- _What is asked_:
Quote every line of the material beneath this one.
◆ ◆ ◆ ◆ ◆ ◆ ◆
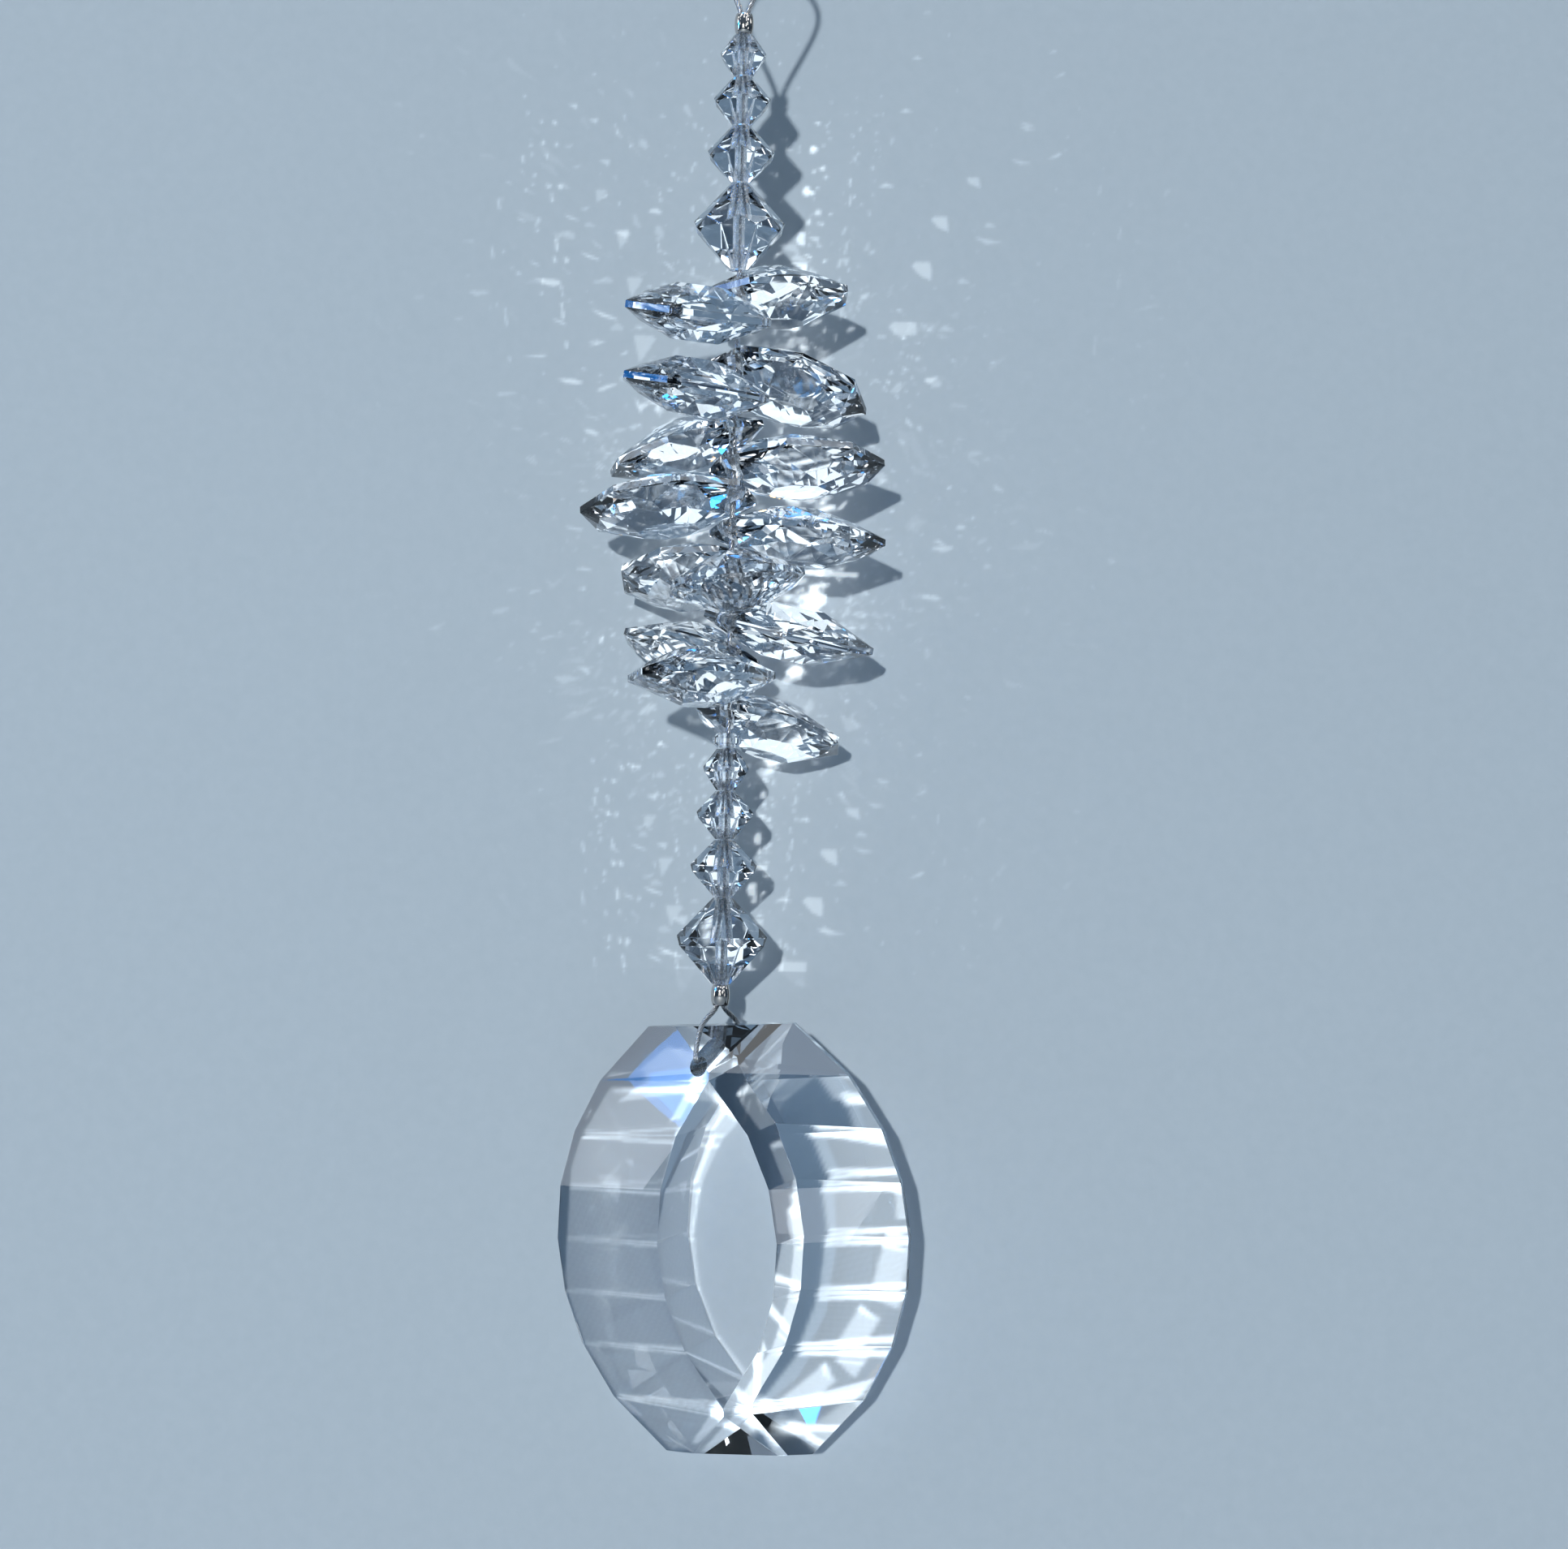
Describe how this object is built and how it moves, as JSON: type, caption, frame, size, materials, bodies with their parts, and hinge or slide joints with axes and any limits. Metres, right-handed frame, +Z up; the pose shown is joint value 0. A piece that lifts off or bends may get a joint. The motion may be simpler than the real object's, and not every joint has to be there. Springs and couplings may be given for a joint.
{
  "type": "crystal suncatcher",
  "caption": "Hanging suncatcher of clear cut-crystal beads and a clustered spray of long octagons above a faceted oval ring with a pointed opening.",
  "frame": {"origin": "inner top of the hanging loop, where a hook carries it", "axes": "+Z up along the string, -Y towards the front, +X to the right seen from the front"},
  "size_m": [0.0323, 0.0271, 0.143],
  "materials": {
    "crystal": "polished and clear, with flat cut facets",
    "wire": "fine steel strands under a clear coating",
    "crimp": "polished silver"
  },
  "bodies": {
    "root": {"beading_wire": "wire", "upper_crimp_bead": "crimp", "lower_crimp_bead": "crimp", "upper_bicone_1": "crystal", "upper_bicone_2": "crystal", "upper_bicone_3": "crystal", "upper_bicone_4": "crystal", "octagon_01": "crystal", "octagon_02": "crystal", "octagon_03": "crystal", "octagon_04": "crystal", "octagon_05": "crystal", "octagon_06": "crystal", "octagon_07": "crystal", "octagon_08": "crystal", "octagon_09": "crystal", "octagon_10": "crystal", "octagon_11": "crystal", "octagon_12": "crystal", "octagon_13": "crystal", "octagon_14": "crystal", "spacer_bead": "crystal", "lower_bicone_1": "crystal", "lower_bicone_2": "crystal", "lower_bicone_3": "crystal", "lower_bicone_4": "crystal", "oval_ring": "crystal"}
  },
  "joints": []
}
◆ ◆ ◆ ◆ ◆ ◆ ◆
- _Correct result_:
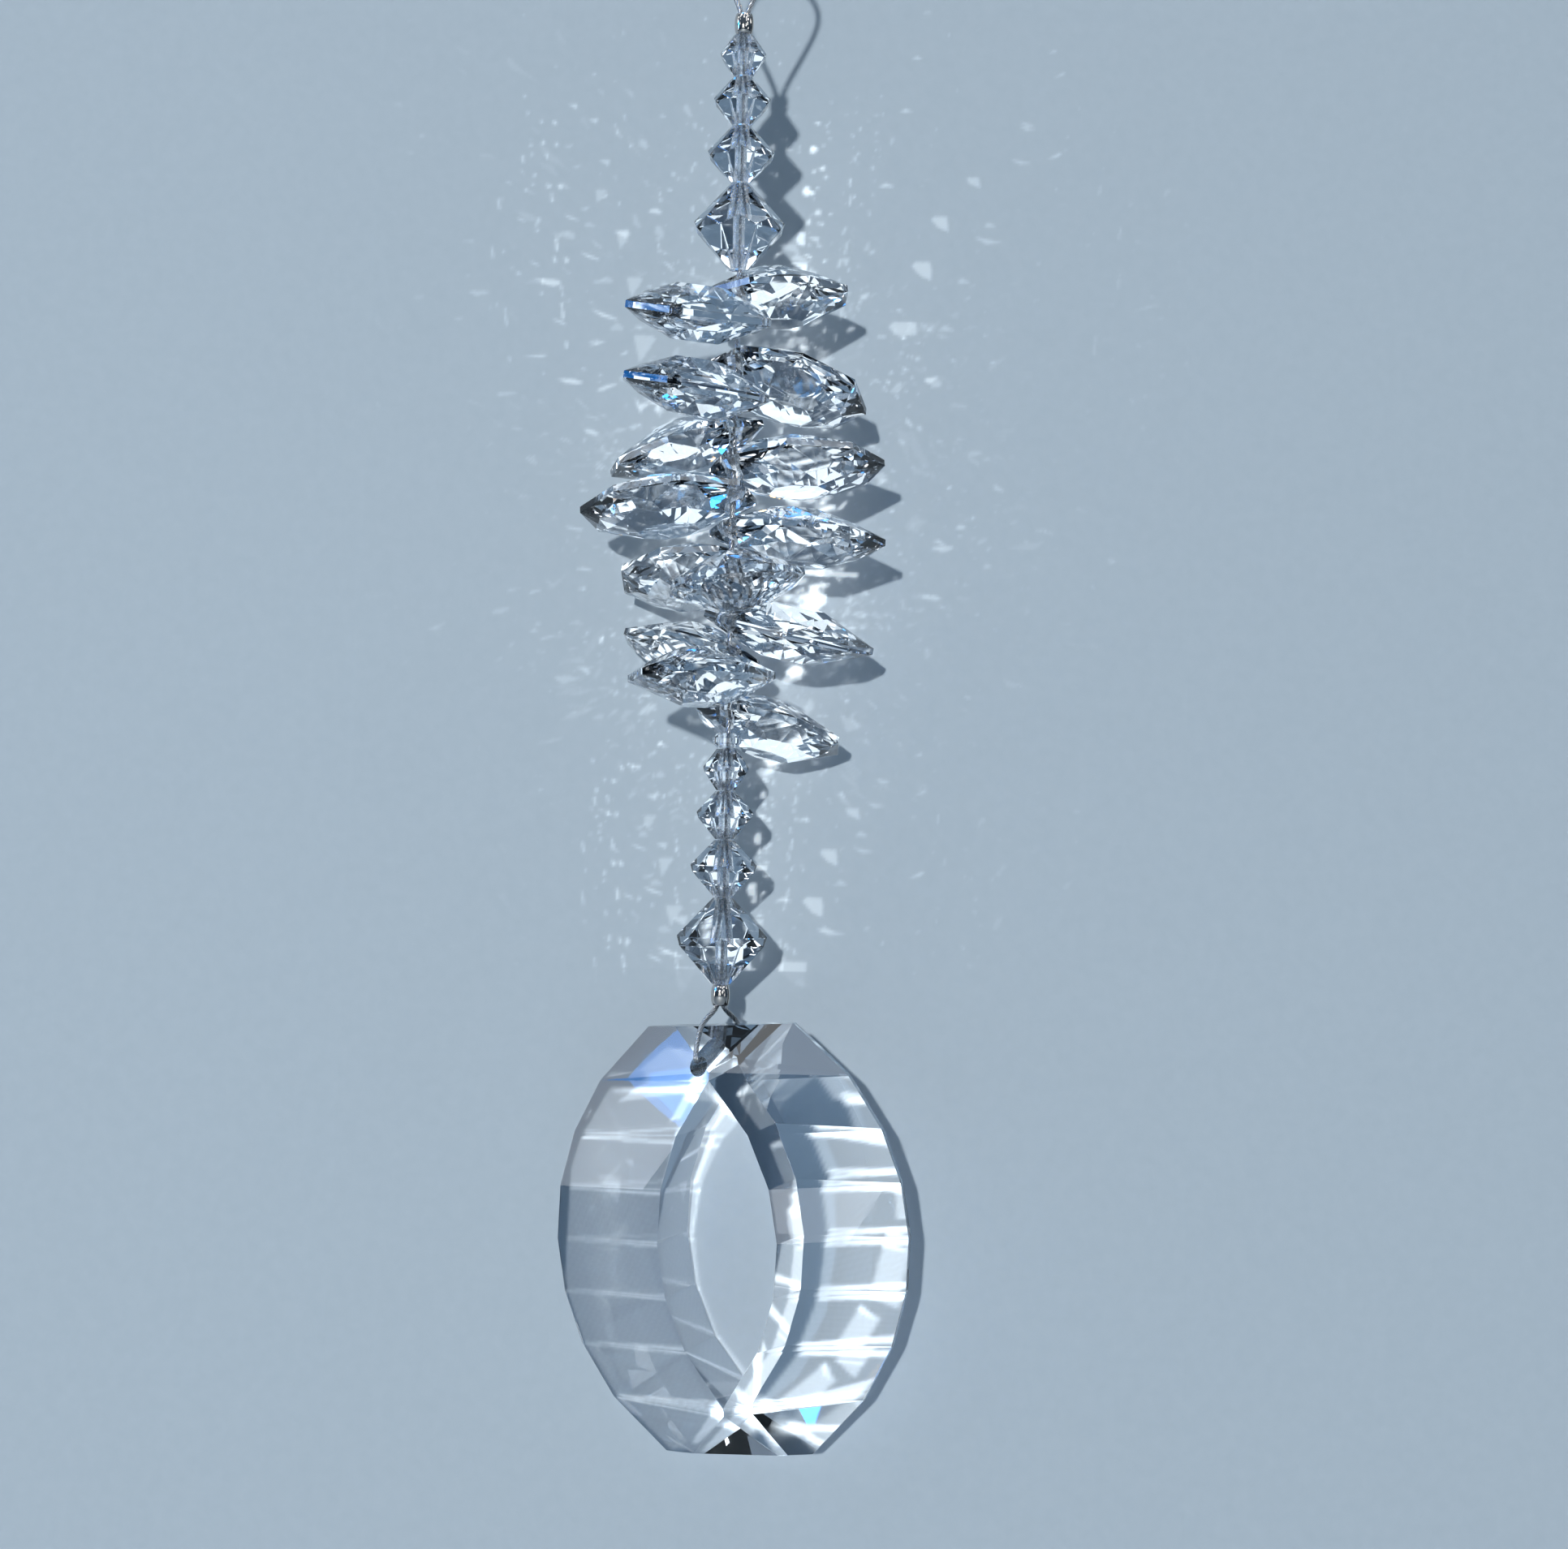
Describe how this object is built and how it moves, as JSON: type, caption, frame, size, materials, bodies with their parts, and hinge or slide joints with axes and any limits. Metres, right-handed frame, +Z up; the pose shown is joint value 0. A piece that lifts off or bends may get a joint. The motion may be simpler than the real object's, and not every joint has to be there. Springs and couplings may be given for a joint.
{
  "type": "crystal suncatcher",
  "caption": "Hanging suncatcher of clear cut-crystal beads and a clustered spray of long octagons above a faceted oval ring with a pointed opening.",
  "frame": {"origin": "inner top of the hanging loop, where a hook carries it", "axes": "+Z up along the string, -Y towards the front, +X to the right seen from the front"},
  "size_m": [0.0323, 0.0271, 0.143],
  "materials": {
    "crystal": "polished and clear, with flat cut facets",
    "wire": "fine steel strands under a clear coating",
    "crimp": "polished silver"
  },
  "bodies": {
    "root": {"beading_wire": "wire", "upper_crimp_bead": "crimp", "lower_crimp_bead": "crimp", "upper_bicone_1": "crystal", "upper_bicone_2": "crystal", "upper_bicone_3": "crystal", "upper_bicone_4": "crystal", "octagon_01": "crystal", "octagon_02": "crystal", "octagon_03": "crystal", "octagon_04": "crystal", "octagon_05": "crystal", "octagon_06": "crystal", "octagon_07": "crystal", "octagon_08": "crystal", "octagon_09": "crystal", "octagon_10": "crystal", "octagon_11": "crystal", "octagon_12": "crystal", "octagon_13": "crystal", "octagon_14": "crystal", "spacer_bead": "crystal", "lower_bicone_1": "crystal", "lower_bicone_2": "crystal", "lower_bicone_3": "crystal", "lower_bicone_4": "crystal", "oval_ring": "crystal"}
  },
  "joints": []
}